To this, a footnote to the 8th line read explaining that the reference was to the Earl of Chatham and a footnote to the 12th line explaining that the reference was to Justice.

==Themes==
"To Pitt" is one of the few poems in the Sonnets on Eminent Characters series that does not address one of the writer's heroes. It deals with actions of the Prime Minister that resulted in the suspension of Habeas Corpus, as well as the government's response to those opposed to Pitt's actions. As Rosemary Ashton, the 20th-century Coleridge biographer, points out that, "Coleridge undoubtedly courted prosecution of this attack, not least because of the emotive allusion to Britain as Christ betrayed by Judas-Pitt." Fellow biographer Richard Holmes described the poem as Coleridge having "daringly attacked" Pitt.

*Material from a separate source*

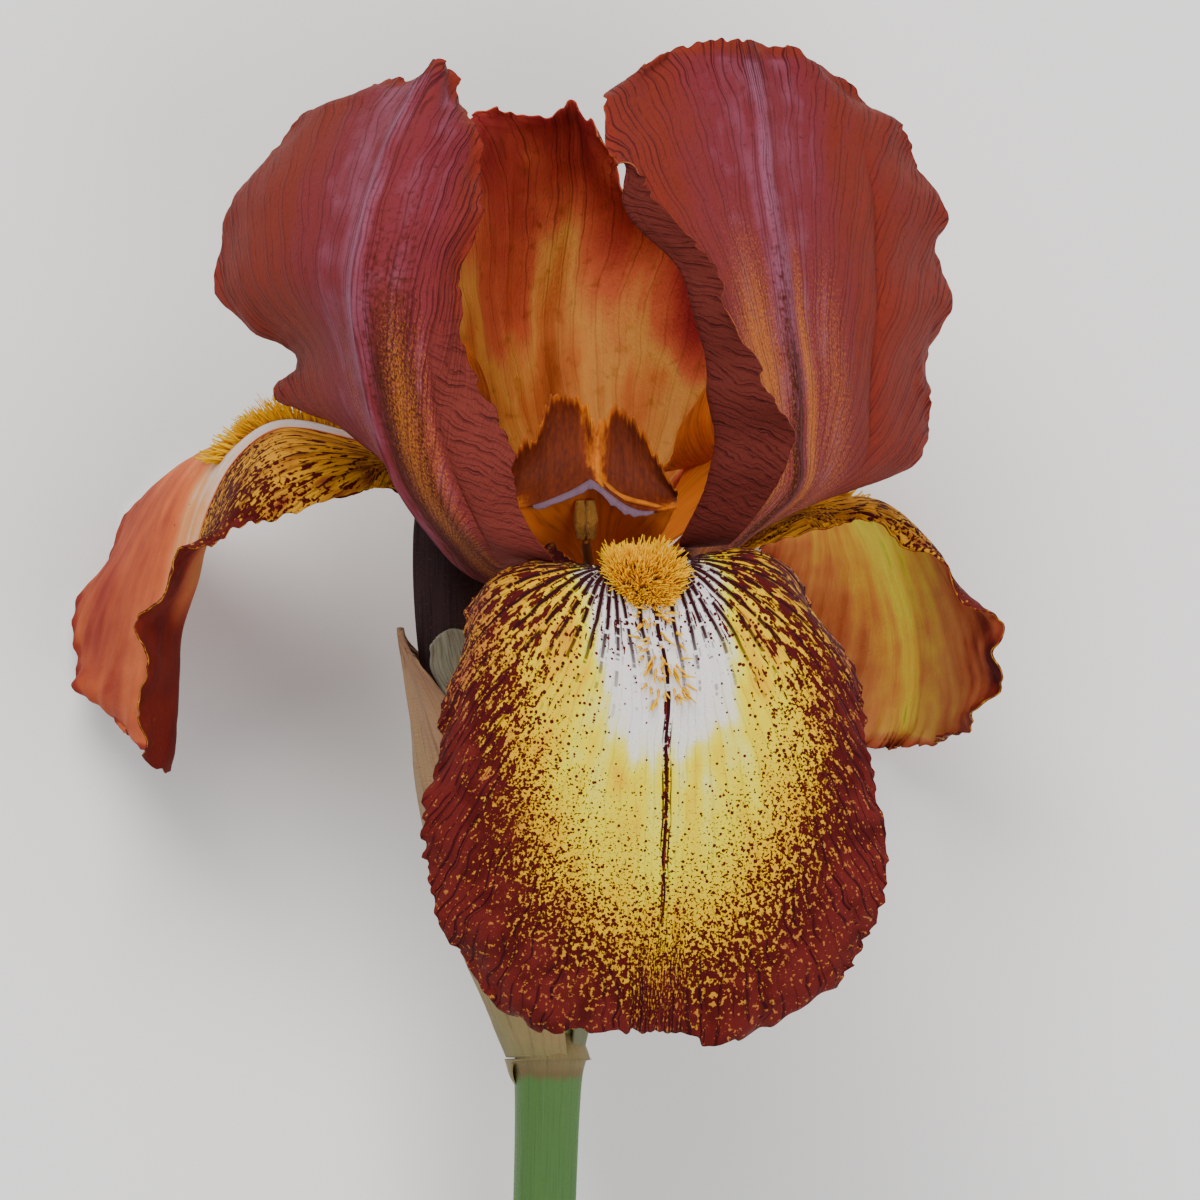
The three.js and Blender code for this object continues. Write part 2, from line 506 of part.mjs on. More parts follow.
// Crest outline across: offset, foot height, top height and forward bulge.
const CREST = [
  [-10.6, 12.2, 15.6, -0.6], [-9.6, 12.8, 18, 0.8], [-7.2, 13.4, 20.8, 1.8], [-4.6, 13.9, 24.7, 2],
  [-2.2, 14.2, 25.4, 1.2], [-0.2, 14.4, 20.2, -0.6], [2.2, 14.2, 23.8, 1], [4.6, 13.8, 22, 1.8],
  [6.8, 13.3, 19.4, 1.6], [8.6, 12.7, 16.4, 0.8], [9.8, 12, 13.8, -0.4],
];
const CREST_RISE = [0, 0.33, 0.67, 1];
const CREST_RADIUS = 18.4;
const CREST_LEAN = 1.2;
const CREST_ROOT = 0.4;

function armPoint(arm, across, height, radius) {
  const angle = radians(arm.azimuth);
  const side = across * arm.breadth;
  const x = radius * Math.sin(angle) + side * Math.cos(angle);
  const z = radius * Math.cos(angle) - side * Math.sin(angle);
  return new THREE.Vector3(x, height + arm.climb * Math.max(radius - CLAW_RADIUS, 0), z);
}

function styleArm(arm) {
  const net = ARM.map(([radius, height, half, droop]) => ACROSS.map(
    (share) => armPoint(arm, share * half, height - arm.droop * droop * share * share, radius),
  ));
  return sheet(net, 6, 9, STYLE_THICKNESS);
}

function styleCrest(arm) {
  const net = CREST_RISE.map((rise) => CREST.map(([across, foot, top, bulge]) => {
    const swell = bulge * Math.sin(Math.PI * (0.25 + 0.6 * rise));
    const radius = CREST_RADIUS + swell - CREST_LEAN * rise * rise;
    const root = foot - CREST_ROOT;
    return armPoint(arm, across, root + (top - root) * rise, radius);
  }));
  return sheet(net, 12, 4, STYLE_THICKNESS);
}

function style() {
  const column = limb(
    [[0, CLAW_BASE_Y - 0.1, 0], [0, -1, 0], [0, 2, 0]],
    [COLUMN_RADIUS, COLUMN_RADIUS, COLUMN_RADIUS], 10, 2,
  );
  let solid = toSolid(column);
  for (const arm of Object.values(STYLE_ARMS)) {
    solid = solid.add(toSolid(styleArm(arm))).add(toSolid(styleCrest(arm)));
  }
  return fromSolid(solid);
}

// One stamen lies under each style arm.
const FILAMENT = [[3.5, -3.6], [5.4, 0.4], [9.2, 3.9], [13.2, 6.4], [15.4, 7.5]];
const ANTHER = [[15.8, 7.9], [17.6, 9.6], [19.4, 11.4]];
const STAMEN_OFFSET = -1.2;
const STAMEN_ASIDE_RADIUS = 11;
const ANTHER_HALF_GAP = 0.55;

function addStamens() {
  for (const [side, arm] of Object.entries(STYLE_ARMS)) {
    const place = (across) => ([radius, height]) => {
      const grown = THREE.MathUtils.smoothstep(radius, FILAMENT[0][0], STAMEN_ASIDE_RADIUS);
      return armPoint(arm, STAMEN_OFFSET * grown + across, height, radius).toArray();
    };
    const filament = limb(FILAMENT.map(place(0)), [0.6, 0.6, 0.6, 0.55, 0.5], 6, 8);
    add(`filament_${side}`, filament, COLOURS.filament, 0.6);
    const [left, right] = [-ANTHER_HALF_GAP, ANTHER_HALF_GAP].map(
      (across) => toSolid(limb(ANTHER.map(place(across)), [0.5, 0.85, 0.5], 6, 4)),
    );
    add(`anther_${side}`, fromSolid(left.add(right)), COLOURS.anther, 0.8);
  }
}

// Stem with a swollen node, the ovary with its tube, and the closed bud beside it.
const STEM_PATH = [
  [-8.6, STEM_END_Y, -9], [-8.2, -120, -8.4], [-7.2, -85, -7.2], [-6.5, -61, -6], [-6.5, STEM_TOP_Y, -6],
];
const OVARY_PATH = [
  [-5, STEM_TOP_Y + SEAT_GAP, -5.6], [-5.4, -45, -5], [-3.6, -30, -3.6], [-1.2, -16, -1.4], [0, -7.5, 0],
  [0, TUBE_TOP_Y, 0],
];
const BUD_PATH = [
  [-9.4, STEM_TOP_Y + SEAT_GAP, -5.6], [-9.6, -54.5, -5.5], [-13, -43, -3], [-16, -25, 0.5],
  [-17.6, -8, 2.8], [-18, 6, 3.6],
  [-18, 14, 3.8], [-17.9, 19.5, 4],
];

function addStemPieces() {
  const stem = limb(
    STEM_PATH,
    [STEM_RADIUS, STEM_RADIUS, STEM_RADIUS, STEM_RADIUS + 0.3, NODE_RADIUS], 16, 16,
  );
  add('stem', restOnFloor(stem), COLOURS.stem, 0.5);
  add('ovary_tube', limb(OVARY_PATH, [1.7, 3.7, 3.4, 2.9, 3.6, 6], 12, 15), COLOURS.ovary, 0.5);
  add('bud', limb(BUD_PATH, [1.4, 1.7, 2.6, 3.8, 4.9, 5.2, 4.1, 0.5], 12, 21), COLOURS.bud, 0.6);
}

// Spathe valves round ovary and bud: per station the centre, the half widths to the side
// and towards the face, and the span from one margin to the other, in degrees from +X.
const BRACT_OUTER = [
  [[-6.6, STEM_TOP_Y + SEAT_GAP, -6], [5, 5], [60, 300]],
  [[-8, -50, -5], [6.6, 6], [62, 298]],
  [[-10, -38, -3.4], [9.4, 7.4], [70, 290]],
  [[-13.4, -24, -0.6], [9.4, 7.4], [86, 280]],
  [[-16.6, -11, 2], [7.4, 7], [106, 262]],
  [[-18, -3.4, 3], [6.9, 6.8], [168, 196]],
];
const BRACT_INNER = [
  [[-6.6, STEM_TOP_Y + SEAT_GAP, -6], [4.3, 4], [-46, 46]],
  [[-7.4, -50, -5.2], [6.6, 5.2], [-44, 50]],
  [[-9, -38, -3.6], [10.6, 6.9], [-22, 60]],
  [[-12.4, -24, -0.8], [12.4, 7.6], [28, 80]],
  [[-16, -11, 2], [7, 6.4], [44, 100]],
  [[-17.8, -3.6, 3.2], [6.4, 6.3], [70, 90]],
];

function bract(stations, thickness) {
  const net = stations.map(([centre, halves, span]) => ACROSS.map((share) => {
    const angle = radians((span[0] + span[1]) / 2 + (span[1] - span[0]) * share / 2);
    const offset = new THREE.Vector3(halves[0] * Math.cos(angle), 0, halves[1] * Math.sin(angle));
    return vector(centre).add(offset);
  }));
  return sheet(net, 10, 11, thickness);
}

addPetals();
for (const side of ['front', 'left', 'right']) {
  add(`beard_${side}`, beard(`fall_${side}`), COLOURS.beard, 0.9);
}
add('style', style(), COLOURS.style, 0.6);
addStamens();
addStemPieces();
add('bract_outer', bract(BRACT_OUTER, 0.7), COLOURS.bract, 0.9);
add('bract_inner', bract(BRACT_INNER, 0.6), COLOURS.bract_thin, 0.8);

export default flower;
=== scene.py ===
"""A bearded iris bloom, cut with its stem and lying face up on a pale floor.

Lengths are millimetres in the flower's own frame: X to the right, Y along the stem
towards the standards, Z out of the face, with the origin where the claws meet. The
last step of each piece turns them into metres in the row's frame.
"""

import math

import bpy
import numpy as np
from mathutils import Matrix, Vector


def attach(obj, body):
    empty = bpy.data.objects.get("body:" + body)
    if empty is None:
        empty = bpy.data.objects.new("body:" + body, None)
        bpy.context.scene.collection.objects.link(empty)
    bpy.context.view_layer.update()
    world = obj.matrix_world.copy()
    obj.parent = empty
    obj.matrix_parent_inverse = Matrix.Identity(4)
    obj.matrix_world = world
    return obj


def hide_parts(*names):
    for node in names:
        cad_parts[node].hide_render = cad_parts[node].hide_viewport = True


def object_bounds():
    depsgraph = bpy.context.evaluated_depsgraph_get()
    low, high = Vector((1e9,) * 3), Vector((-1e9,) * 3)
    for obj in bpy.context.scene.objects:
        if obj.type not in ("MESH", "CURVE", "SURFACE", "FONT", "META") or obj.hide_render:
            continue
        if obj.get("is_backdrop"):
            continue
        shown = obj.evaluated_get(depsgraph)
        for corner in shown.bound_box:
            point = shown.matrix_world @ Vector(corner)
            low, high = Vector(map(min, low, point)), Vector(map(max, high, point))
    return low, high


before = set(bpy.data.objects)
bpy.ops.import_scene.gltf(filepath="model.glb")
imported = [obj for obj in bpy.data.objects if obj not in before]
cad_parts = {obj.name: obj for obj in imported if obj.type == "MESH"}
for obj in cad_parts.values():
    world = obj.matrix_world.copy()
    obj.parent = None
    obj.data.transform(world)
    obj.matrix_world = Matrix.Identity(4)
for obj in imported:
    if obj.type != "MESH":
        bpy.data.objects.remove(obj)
cad_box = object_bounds()

MM = 0.001
rng = np.random.default_rng(7)

# ---------------------------------------------------------------- placing

# How the flower lies: the stem's slope and roll in degrees, and where its origin goes.
LEAN = 12.57
ROLL = -1.23
ROW_ORIGIN = (7.89, 41.68, 46.24)

turn = Matrix.Rotation(math.radians(LEAN), 3, "X") @ Matrix.Rotation(math.radians(ROLL), 3, "Y")
TURN = np.array(turn)


def to_row(points):
    """Flower millimetres to row metres."""
    return (np.asarray(points) @ TURN.T + np.array(ROW_ORIGIN)) * MM


# ---------------------------------------------------------------- camera

VIEW_DISTANCE = 2500
VIEW_WIDTH = 150


def add_camera():
    """A far camera that faces the bloom square on."""
    data = bpy.data.cameras.new("camera")
    data.sensor_fit = "HORIZONTAL"
    data.angle = 2 * math.atan(VIEW_WIDTH / 2 / VIEW_DISTANCE)
    data.clip_start = 0.05
    data.clip_end = 20
    camera = bpy.data.objects.new("camera", data)
    place = turn.to_4x4()
    place.translation = Vector(to_row((0, 0, VIEW_DISTANCE)))
    camera.matrix_world = place
    bpy.context.collection.objects.link(camera)
    bpy.context.scene.camera = camera


add_camera()

# ---------------------------------------------------------------- mesh helpers


def make_object(name, points, faces, node, slot, material):
    """A mesh object in the row's frame that stands for a node of the part."""
    mesh = bpy.data.meshes.new(name)
    placed = to_row(points)
    placed[:, 2] = np.maximum(placed[:, 2], 0)
    mesh.from_pydata(placed.tolist(), [], faces)
    mesh.update()
    mesh.polygons.foreach_set("use_smooth", [True] * len(mesh.polygons))
    mesh.materials.append(material)
    piece = bpy.data.objects.new(name, mesh)
    bpy.context.collection.objects.link(piece)
    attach(piece, "root")
    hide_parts(node)
    return piece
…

However, the political ramifications and effect of the poem were ephemeral. In a 1901 account, H D Traill claimed that Coleridge's sonnets did not fully achieve the effect the poet sought. Even though the thought behind the sonnet is "neatly wrapped up in its envelope of words [...] as in the sonnet to Pitt" it "is too frequently only another word for an ephemeral violence of political feeling which, whether displayed on one side or the other, cannot be expected to reproduce its effect in the minds of comparatively passionless posterity."

The poem is related to the earlier "To Burke", from the same series. In that poem, Coleridge looked at Burke's rhetorical abuse of the concept of "freedom". This idea is examined again and, as with the earlier poem, the abusive figure is seen as a male dominating a female image. Pitt, as Judas, kisses a female version of Christ while simultaneously seeking to seduce that female character, which represents Britain. Other female characters, justice and mercy, are said to destroy Pitt, but it is uncertain within the poem as how they attain this destruction. The use of symbolic female characters is relied on in many of Coleridge's poems for positive and negative images.